Perché hai scelto di operare in una città “complicata” come Londra? Che differenze trovi rispetto all’Italia?
Londra è la capitale europea del consumismo e le dinamiche che legano la commercializzazione della Street Art alla gentrificazione di quartieri come Shoreditch o Hackney è inequivocabile. Cambiando medium dal graffito sul muro al “vandalismo creativo” sulle pubblicità, ho ritrovato intenti originari nel piacere di creare disturbo.
In Italia dipingere illegalmente un muro può essere ancora un’operazione di rottura, ma d’altra parte la pubblicità nello spazio pubblico ha una necessità e un’origine ben distinte. Basti pensare che a Roma metà della cartellonistica è abusiva, gestita da aziende mafiose a cui conviene pagare una multa piuttosto che una tassa per occupazione di suolo pubblico.
Come concili i tuoi lavori in strada con quelli realizzati per una galleria o una fondazione?
Sono sinceramente appassionato di design e amo disegnare sia con la matita che con una tavoletta grafica su Photoshop. Appendendo una tela in galleria posso contemporaneamente finanziare le mie attività in strada e lasciare un segno che non sia effimero, mentre un intervento non autorizzato nello spazio pubblico ha tutt’altre dinamiche. Piratare un billboard significa ragionare sulla sua struttura ponendo in questione la sua esistenza. Non firmo quasi mai i miei interventi di subvertising: è una ricerca sulla visibilità e non per la visibilità.
Il tuo prossimo lavoro? Ci puoi anticipare qualcosa?

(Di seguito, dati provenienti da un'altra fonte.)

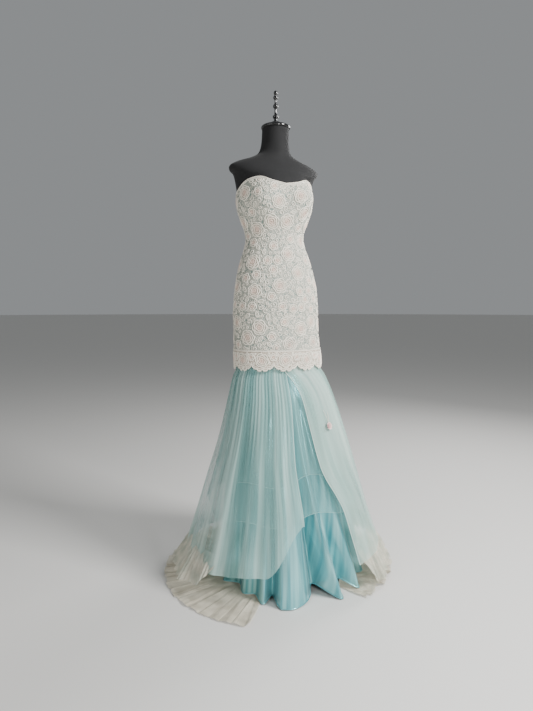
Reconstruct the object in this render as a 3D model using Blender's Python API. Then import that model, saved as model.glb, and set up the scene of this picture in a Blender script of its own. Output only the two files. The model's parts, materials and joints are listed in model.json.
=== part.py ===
"""A strapless mermaid gown on a limbless dress form.

Metres, +Z up. The origin is under the pole, on the floor, and the front of the gown faces -Y.
Angles run round the figure from the centre front (0) towards +X (90) and the centre back (180).
"""

import math
from collections import namedtuple

import bmesh
import bpy
import numpy as np

# Sheath, from its hem to the neckline
SHEATH_WALL = 0.002
SHEATH_HEM = 0.770
SHEATH_HEIGHTS = (SHEATH_HEM, 0.81, 0.87, 0.94, 1.01, 1.08, 1.14, 1.20, 1.26, 1.31)
SHEATH_COLUMNS = 48
SIDE_SEAM = 82.5
SEAM_GAP = 0.0003

# Bust cups of the general figure
CUP_HEIGHT = 1.335
CUP_RISE = 0.020
CUP_SPREAD = 0.050
CUP_ANGLE = 33.0
CUP_WIDTH = 20.0

# Centre-back zip
ZIP_WIDTH = 0.0060
ZIP_WALL = 0.0014
ZIP_INSET = 0.0004
ZIP_END = 0.940
SLIDER_SIZE = (0.0080, 0.0034, 0.0110)
SLIDER_DROP = 0.010
TAB_SIZE = (0.0060, 0.0016, 0.0220)

# Lace border: scallops below a straight top edge
BORDER_TOP = 0.812
BORDER_WALL = 0.002
SCALLOP_HEIGHTS = (0.768, 0.751, 0.745, 0.750)
BORDER_NOTCH = 7.5
BORDER_COLUMNS_A_SCALLOP = 4

# Skirts, sewn in under the sheath's hem
SKIRT_TOP = 0.785
TUCK = 0.0008
OVERLAY_WALL = 0.0012
OVERLAY_FROM = 7.5
OVERLAY_TO = 112.5
OVERLAY_HEM = 0.105
OVER_WALL = 0.0016
CORNER_ROOM = 1.25
SKIRT_HEIGHTS = (0.36, 0.58, 0.70, 0.745, SKIRT_TOP)
OVER_SEAM = 85.0
OVER_HEM_FRONT = 0.110
OVER_HEM_BACK = 0.075
GATHERS = 48
GATHER_WAVE = (0.0, 1.0, 0.45)
UNDER_WALL = 0.0012
UNDER_HEM = 0.265
UNDER_HEM_WAVE = 0.022
UNDER_COLUMNS = 48
SATIN_WALL = 0.0015
SATIN_HEIGHTS = (0.0, 0.17, 0.36, 0.58, 0.745, SKIRT_TOP)
SATIN_COLUMNS = 96
SATIN_SEAM = 90.0
SATIN_ROOM = 0.0011
SATIN_FOLDS_FROM = 0.66
SATIN_HEM = 0.0035

# Net flounce inside the satin, spread on the floor at the sides and the back
NET_WALL = 0.0014
NET_GAP = 0.0006
NET_ROWS = 1
NET_FROM = 26.25
NET_TO = 326.25
NET_RUFFLE = 0.042

# Flower on the overlay
FLOWER_ANGLE = 28.0
FLOWER_HEIGHT = 0.555
FLOWER_RADIUS = 0.013
FLOWER_PETALS = 5
FLOWER_RISE = 0.0045

# Dress form
FORM_GAP = 0.0003
FORM_BOTTOM = 0.795
FORM_ROUNDING = 0.006
NECK_TOP = 1.586
POLE_RADIUS = 0.0125
BASE_RADIUS = 0.135
BASE_THICKNESS = 0.012
CAP_TOP = 1.604

Body = namedtuple("Body", "height half_width half_depth centre_y")
BODY = (
    Body(0.745, 0.1612, 0.1212, -0.022),
    Body(0.770, 0.1610, 0.1210, -0.020),
    Body(0.810, 0.1600, 0.1205, -0.012),
    Body(0.870, 0.1578, 0.1200, -0.004),
    Body(0.940, 0.1572, 0.1200, 0.000),
    Body(1.010, 0.1526, 0.1160, 0.000),
    Body(1.080, 0.1402, 0.1070, 0.004),
    Body(1.140, 0.1229, 0.0960, 0.008),
    Body(1.170, 0.1118, 0.0900, 0.011),
    Body(1.200, 0.1053, 0.0880, 0.014),
    Body(1.230, 0.1088, 0.0910, 0.016),
    Body(1.260, 0.1208, 0.0990, 0.016),
    Body(1.310, 0.1368, 0.1070, 0.015),
    Body(1.340, 0.1401, 0.1080, 0.014),
    Body(1.370, 0.1383, 0.1040, 0.012),
    Body(1.402, 0.1330, 0.0980, 0.012),
)

Neckline = namedtuple("Neckline", "angle height")
NECKLINE = (
    Neckline(0.0, 1.380),
    Neckline(18.0, 1.388),
    Neckline(40.0, 1.402),
    Neckline(60.0, 1.396),
    Neckline(90.0, 1.366),
    Neckline(130.0, 1.345),
    Neckline(180.0, 1.337),
)

# The form above the neckline: armless shoulders and the neck
SHOULDERS = (
    Body(1.418, 0.1500, 0.0930, 0.014),
    Body(1.436, 0.1660, 0.0810, 0.016),
    Body(1.452, 0.1640, 0.0700, 0.017),
    Body(1.468, 0.1360, 0.0610, 0.018),
    Body(1.482, 0.0950, 0.0560, 0.018),
    Body(1.500, 0.0620, 0.0510, 0.016),
    Body(1.530, 0.0500, 0.0475, 0.010),
    Body(NECK_TOP, 0.0475, 0.0465, 0.004),
)

# Reach of the outermost tulle about a centre line that leans forward
Skirt = namedtuple("Skirt", "height left right depth centre_y")
SKIRT = (
    Skirt(0.000, 0.3850, 0.4080, 0.3620, -0.030),
    Skirt(0.080, 0.3597, 0.3856, 0.3420, -0.030),
    Skirt(0.221, 0.3134, 0.3370, 0.2980, -0.030),
    Skirt(0.361, 0.2700, 0.2959, 0.2550, -0.030),
    Skirt(0.498, 0.2265, 0.2558, 0.2120, -0.028),
    Skirt(0.634, 0.1921, 0.2099, 0.1700, -0.026),
    Skirt(0.700, 0.1762, 0.1838, 0.1400, -0.024),
    Skirt(0.722, 0.1692, 0.1730, 0.1290, -0.023),
)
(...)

Domenica 3 febbraio alle 18.00 inaugurerò una mia personale nella neonata C21, all’interno di Palazzo Brami, a Reggio Emilia. Sarà una mostra con tanti pezzi inediti, ma la comunicazione è stata sovvertita, questa volta dal curatore Jacopo Gonzales, così il pubblico che arriverà sarà convinto di trovare un vernissage di tutt’altro genere. Lo spazio rimarrà aperto al pubblico solo il 3 febbraio, mentre alcune installazioni saranno visibili dalle vetrine della C21 per i prossimi due mesi. Il 15 febbraio, invece, inaugurerò Dildo alla Street Levels Gallery di Firenze, una mostra sugli aspetti pornografici del consumo alla quale sto lavorando con Doublewhy e Illustre Feccia.